- [EXERCISE GOAL]: Pull every line containing "with" out of the material below.

— START RECORDS PROVIDED —

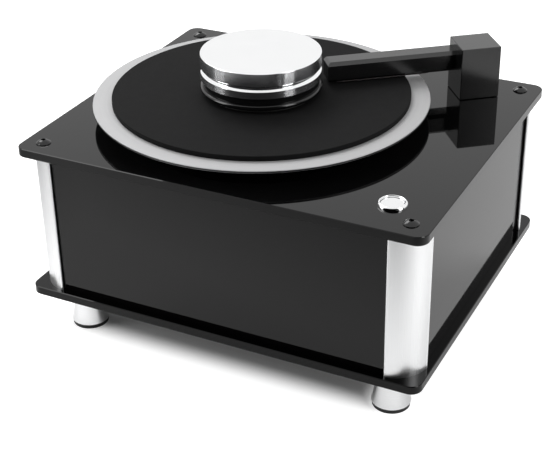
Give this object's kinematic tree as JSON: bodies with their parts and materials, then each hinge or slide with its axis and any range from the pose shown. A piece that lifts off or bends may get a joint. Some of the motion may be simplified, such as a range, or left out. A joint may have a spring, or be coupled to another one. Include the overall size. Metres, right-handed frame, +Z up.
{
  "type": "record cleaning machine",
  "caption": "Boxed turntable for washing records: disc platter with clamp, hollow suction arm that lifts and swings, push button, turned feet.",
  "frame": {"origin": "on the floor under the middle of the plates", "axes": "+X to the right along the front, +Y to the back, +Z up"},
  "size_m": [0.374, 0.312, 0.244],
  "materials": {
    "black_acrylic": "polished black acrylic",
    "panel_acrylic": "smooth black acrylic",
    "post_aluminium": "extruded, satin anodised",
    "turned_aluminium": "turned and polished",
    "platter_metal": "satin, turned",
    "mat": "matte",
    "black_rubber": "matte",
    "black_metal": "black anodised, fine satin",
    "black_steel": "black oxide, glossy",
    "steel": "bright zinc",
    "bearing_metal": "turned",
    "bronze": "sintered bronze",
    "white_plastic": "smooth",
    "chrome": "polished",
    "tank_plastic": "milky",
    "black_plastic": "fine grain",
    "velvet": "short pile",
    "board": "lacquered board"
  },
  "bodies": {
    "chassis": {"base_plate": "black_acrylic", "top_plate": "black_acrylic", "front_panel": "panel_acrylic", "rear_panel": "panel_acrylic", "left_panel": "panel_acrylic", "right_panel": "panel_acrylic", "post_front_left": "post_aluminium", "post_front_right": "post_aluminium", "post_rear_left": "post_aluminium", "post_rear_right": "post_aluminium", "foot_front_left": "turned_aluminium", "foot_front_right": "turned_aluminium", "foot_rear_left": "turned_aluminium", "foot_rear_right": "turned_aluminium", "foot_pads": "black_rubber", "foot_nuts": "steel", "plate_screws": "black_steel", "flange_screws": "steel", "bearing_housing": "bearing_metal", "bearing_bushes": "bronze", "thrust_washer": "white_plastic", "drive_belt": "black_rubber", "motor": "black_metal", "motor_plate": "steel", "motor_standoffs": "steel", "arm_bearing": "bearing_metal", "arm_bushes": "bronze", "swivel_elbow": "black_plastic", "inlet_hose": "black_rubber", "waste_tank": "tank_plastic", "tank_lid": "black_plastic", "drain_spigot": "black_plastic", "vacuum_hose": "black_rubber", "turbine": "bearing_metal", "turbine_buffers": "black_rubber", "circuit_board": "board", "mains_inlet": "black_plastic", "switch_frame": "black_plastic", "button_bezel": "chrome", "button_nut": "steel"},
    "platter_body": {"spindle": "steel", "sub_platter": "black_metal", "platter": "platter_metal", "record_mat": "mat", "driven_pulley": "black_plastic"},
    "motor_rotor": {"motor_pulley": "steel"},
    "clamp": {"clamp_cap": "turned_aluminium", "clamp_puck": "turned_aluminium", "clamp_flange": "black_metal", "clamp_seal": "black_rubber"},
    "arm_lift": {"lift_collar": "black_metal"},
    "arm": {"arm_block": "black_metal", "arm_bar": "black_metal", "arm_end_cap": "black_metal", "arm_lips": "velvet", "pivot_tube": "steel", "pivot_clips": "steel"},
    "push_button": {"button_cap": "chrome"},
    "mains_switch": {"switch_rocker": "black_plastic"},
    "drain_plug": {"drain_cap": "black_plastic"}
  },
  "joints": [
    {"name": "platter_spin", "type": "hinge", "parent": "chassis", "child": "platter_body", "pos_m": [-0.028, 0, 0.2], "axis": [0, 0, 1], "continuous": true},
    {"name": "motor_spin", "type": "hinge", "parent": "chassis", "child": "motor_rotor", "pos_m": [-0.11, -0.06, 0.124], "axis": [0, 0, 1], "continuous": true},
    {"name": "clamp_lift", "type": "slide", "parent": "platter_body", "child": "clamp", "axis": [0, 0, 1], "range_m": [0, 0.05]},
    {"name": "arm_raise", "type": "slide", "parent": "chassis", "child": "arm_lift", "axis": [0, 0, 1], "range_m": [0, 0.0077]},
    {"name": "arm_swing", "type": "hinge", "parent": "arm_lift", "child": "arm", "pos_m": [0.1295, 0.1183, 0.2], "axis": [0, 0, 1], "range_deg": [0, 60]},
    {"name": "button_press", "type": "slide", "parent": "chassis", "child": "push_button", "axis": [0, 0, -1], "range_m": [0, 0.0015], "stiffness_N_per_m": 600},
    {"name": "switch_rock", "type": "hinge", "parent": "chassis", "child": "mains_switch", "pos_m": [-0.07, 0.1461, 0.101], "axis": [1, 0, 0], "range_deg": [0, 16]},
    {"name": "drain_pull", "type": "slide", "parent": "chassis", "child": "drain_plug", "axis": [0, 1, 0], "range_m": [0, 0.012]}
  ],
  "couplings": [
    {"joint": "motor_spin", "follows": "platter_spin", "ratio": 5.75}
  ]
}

— END RECORDS PROVIDED —
— START RECORDS PROVIDED —

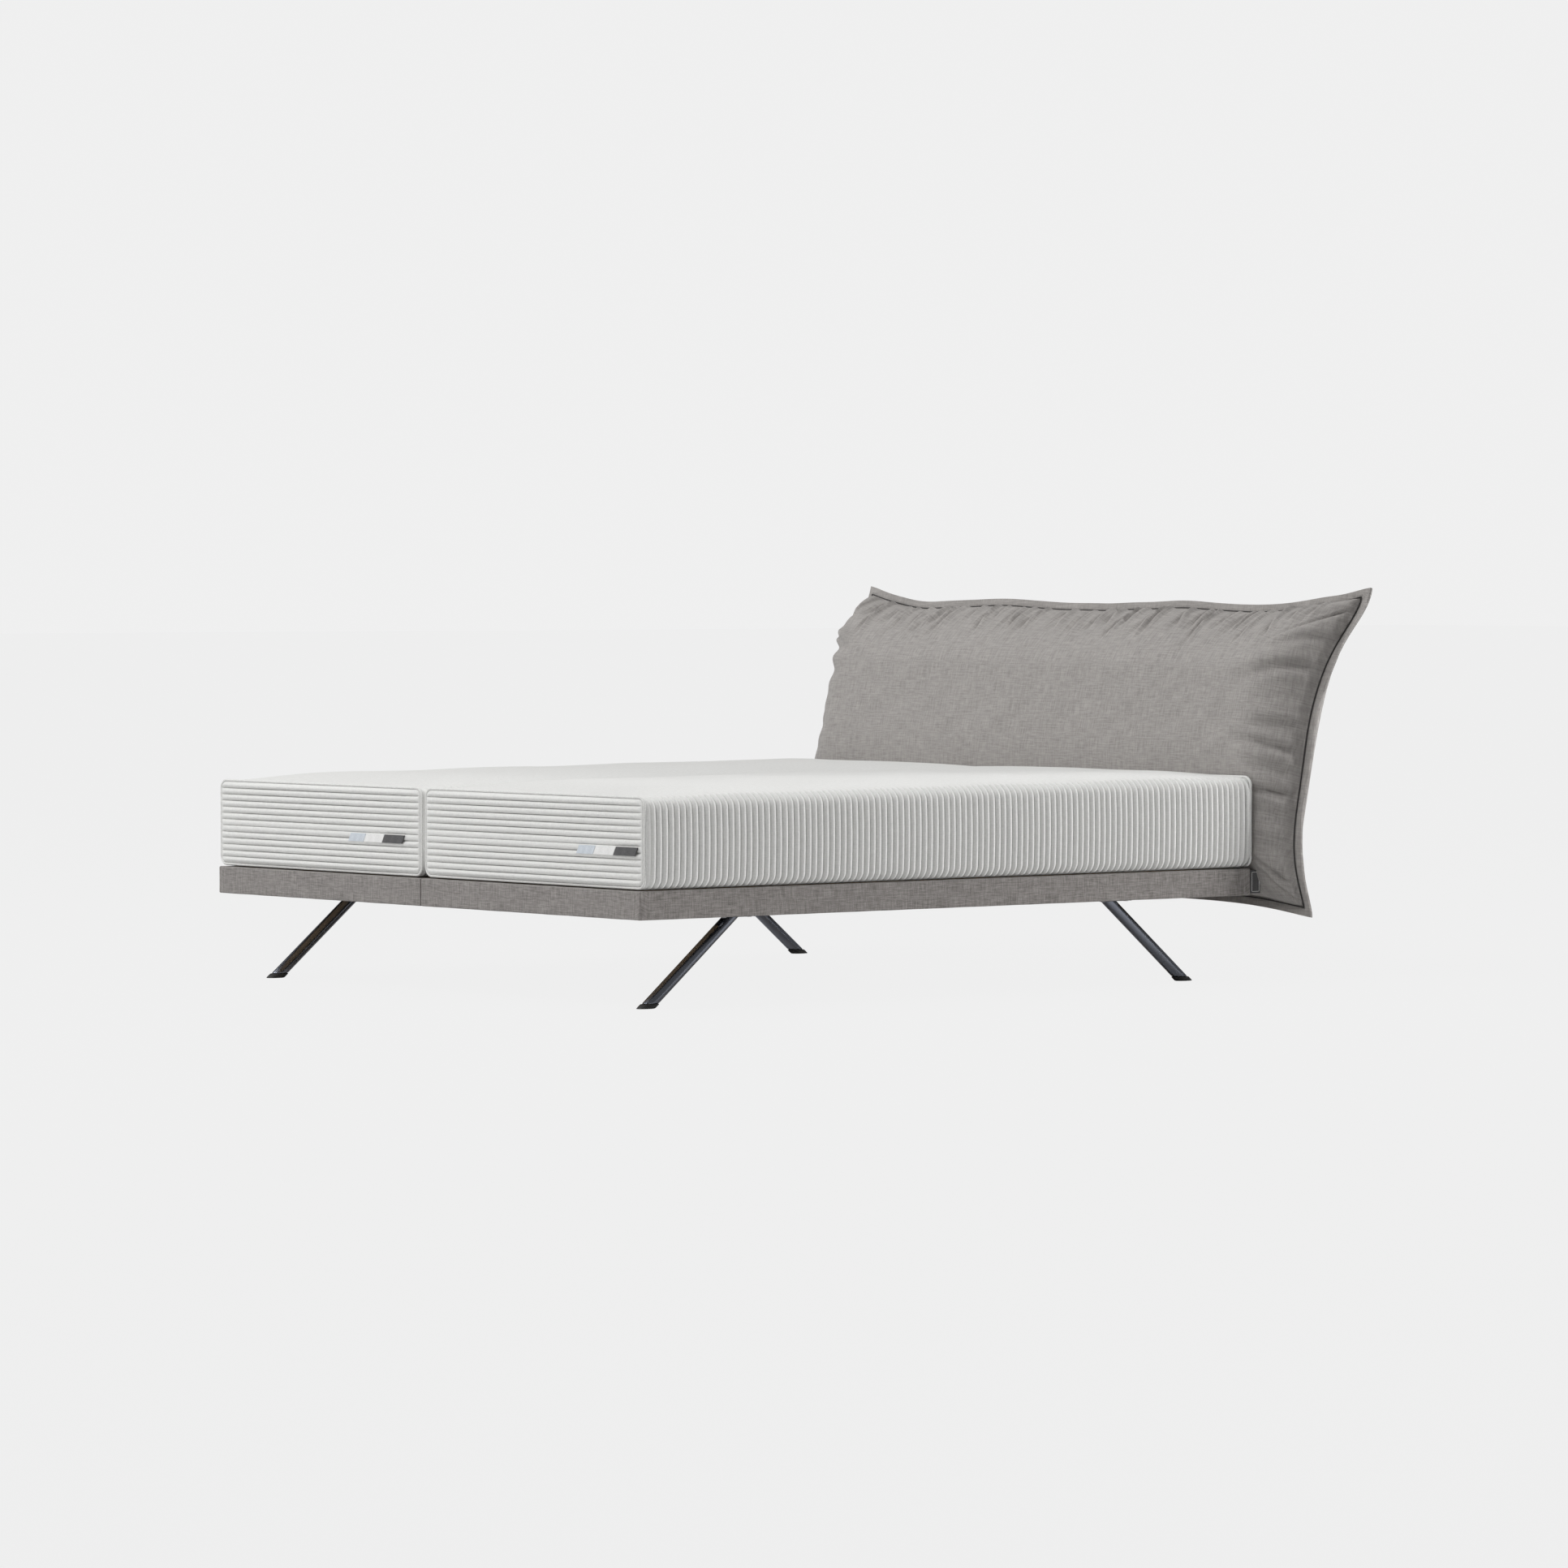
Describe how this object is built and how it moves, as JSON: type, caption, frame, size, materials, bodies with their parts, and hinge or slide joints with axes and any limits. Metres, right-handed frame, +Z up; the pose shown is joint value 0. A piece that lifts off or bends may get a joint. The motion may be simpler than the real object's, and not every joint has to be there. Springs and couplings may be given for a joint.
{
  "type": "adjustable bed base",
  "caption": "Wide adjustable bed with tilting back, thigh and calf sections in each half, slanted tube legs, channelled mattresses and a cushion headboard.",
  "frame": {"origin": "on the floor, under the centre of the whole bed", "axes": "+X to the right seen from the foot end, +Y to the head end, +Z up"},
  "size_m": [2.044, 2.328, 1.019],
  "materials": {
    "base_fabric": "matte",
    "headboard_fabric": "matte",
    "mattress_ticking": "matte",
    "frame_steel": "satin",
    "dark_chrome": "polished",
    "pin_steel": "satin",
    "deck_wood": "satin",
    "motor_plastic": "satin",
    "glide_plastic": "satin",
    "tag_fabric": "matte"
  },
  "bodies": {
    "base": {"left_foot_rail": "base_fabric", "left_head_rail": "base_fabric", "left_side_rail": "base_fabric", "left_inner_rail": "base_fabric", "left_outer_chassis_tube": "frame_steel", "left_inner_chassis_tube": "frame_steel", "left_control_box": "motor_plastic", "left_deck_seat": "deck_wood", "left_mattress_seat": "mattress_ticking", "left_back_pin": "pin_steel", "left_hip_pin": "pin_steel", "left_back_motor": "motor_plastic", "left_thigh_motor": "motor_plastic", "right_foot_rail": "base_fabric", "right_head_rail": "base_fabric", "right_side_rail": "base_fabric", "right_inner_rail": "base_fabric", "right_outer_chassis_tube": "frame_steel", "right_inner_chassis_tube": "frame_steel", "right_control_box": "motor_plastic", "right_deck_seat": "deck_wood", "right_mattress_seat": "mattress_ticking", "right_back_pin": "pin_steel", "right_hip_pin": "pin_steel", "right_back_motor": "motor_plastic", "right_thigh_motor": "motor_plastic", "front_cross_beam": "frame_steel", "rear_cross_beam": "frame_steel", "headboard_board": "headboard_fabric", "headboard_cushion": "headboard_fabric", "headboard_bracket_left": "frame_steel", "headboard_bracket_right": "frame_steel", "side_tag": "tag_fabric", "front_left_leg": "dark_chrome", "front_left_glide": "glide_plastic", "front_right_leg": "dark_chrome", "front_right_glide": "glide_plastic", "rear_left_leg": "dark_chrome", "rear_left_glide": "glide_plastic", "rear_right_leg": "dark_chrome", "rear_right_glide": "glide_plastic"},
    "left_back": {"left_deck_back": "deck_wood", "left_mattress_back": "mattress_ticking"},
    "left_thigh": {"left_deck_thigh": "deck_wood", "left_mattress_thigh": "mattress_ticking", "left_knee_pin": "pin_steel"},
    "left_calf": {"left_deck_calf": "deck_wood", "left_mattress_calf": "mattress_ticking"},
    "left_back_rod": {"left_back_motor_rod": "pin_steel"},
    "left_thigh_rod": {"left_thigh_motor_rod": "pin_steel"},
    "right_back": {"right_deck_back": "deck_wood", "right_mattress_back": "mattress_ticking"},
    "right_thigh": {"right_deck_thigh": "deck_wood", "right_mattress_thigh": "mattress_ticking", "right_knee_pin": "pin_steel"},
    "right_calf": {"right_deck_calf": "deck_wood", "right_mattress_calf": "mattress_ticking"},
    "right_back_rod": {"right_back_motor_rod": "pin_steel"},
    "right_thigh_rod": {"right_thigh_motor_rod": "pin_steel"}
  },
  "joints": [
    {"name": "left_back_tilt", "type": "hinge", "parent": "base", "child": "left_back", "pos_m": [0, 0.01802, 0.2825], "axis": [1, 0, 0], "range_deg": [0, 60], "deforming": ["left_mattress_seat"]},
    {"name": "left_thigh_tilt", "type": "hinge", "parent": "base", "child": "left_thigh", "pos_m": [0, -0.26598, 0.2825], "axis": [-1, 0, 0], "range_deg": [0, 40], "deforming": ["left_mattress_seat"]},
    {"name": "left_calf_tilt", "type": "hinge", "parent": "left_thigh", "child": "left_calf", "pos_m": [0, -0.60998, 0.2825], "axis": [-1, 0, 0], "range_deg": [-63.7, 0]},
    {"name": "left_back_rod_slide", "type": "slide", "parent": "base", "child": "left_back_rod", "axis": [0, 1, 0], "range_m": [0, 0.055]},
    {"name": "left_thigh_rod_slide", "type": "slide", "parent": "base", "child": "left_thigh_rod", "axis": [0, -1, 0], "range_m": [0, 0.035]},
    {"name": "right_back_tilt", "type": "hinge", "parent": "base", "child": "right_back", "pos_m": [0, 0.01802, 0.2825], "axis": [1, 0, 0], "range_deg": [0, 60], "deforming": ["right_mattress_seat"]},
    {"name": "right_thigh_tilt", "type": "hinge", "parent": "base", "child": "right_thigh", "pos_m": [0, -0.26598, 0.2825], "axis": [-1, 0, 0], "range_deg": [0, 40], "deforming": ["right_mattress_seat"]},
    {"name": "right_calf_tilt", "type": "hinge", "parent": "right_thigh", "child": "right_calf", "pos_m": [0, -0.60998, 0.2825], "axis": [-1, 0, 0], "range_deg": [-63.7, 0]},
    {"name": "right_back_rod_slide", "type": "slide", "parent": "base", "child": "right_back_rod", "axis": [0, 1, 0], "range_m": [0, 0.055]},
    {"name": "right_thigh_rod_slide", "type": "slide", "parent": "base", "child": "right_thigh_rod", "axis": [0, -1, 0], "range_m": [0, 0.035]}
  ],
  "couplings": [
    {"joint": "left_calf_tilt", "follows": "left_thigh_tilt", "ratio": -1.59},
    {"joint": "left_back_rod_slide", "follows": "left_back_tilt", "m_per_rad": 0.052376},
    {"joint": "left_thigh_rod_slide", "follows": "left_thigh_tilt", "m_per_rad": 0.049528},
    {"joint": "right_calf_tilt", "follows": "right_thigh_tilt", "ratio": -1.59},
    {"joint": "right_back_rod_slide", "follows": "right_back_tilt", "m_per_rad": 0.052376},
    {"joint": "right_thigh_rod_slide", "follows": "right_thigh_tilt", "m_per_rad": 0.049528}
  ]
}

— END RECORDS PROVIDED —

- [SOLUTION]:
Give this object's kinematic tree as JSON: bodies with their parts and materials, then each hinge or slide with its axis and any range from the pose shown. A piece that lifts off or bends may get a joint. Some of the motion may be simplified, such as a range, or left out. A joint may have a spring, or be coupled to another one. Include the overall size. Metres, right-handed frame, +Z up.
  "caption": "Boxed turntable for washing records: disc platter with clamp, hollow suction arm that lifts and swings, push button, turned feet.",
Describe how this object is built and how it moves, as JSON: type, caption, frame, size, materials, bodies with their parts, and hinge or slide joints with axes and any limits. Metres, right-handed frame, +Z up; the pose shown is joint value 0. A piece that lifts off or bends may get a joint. The motion may be simpler than the real object's, and not every joint has to be there. Springs and couplings may be given for a joint.
  "caption": "Wide adjustable bed with tilting back, thigh and calf sections in each half, slanted tube legs, channelled mattresses and a cushion headboard.",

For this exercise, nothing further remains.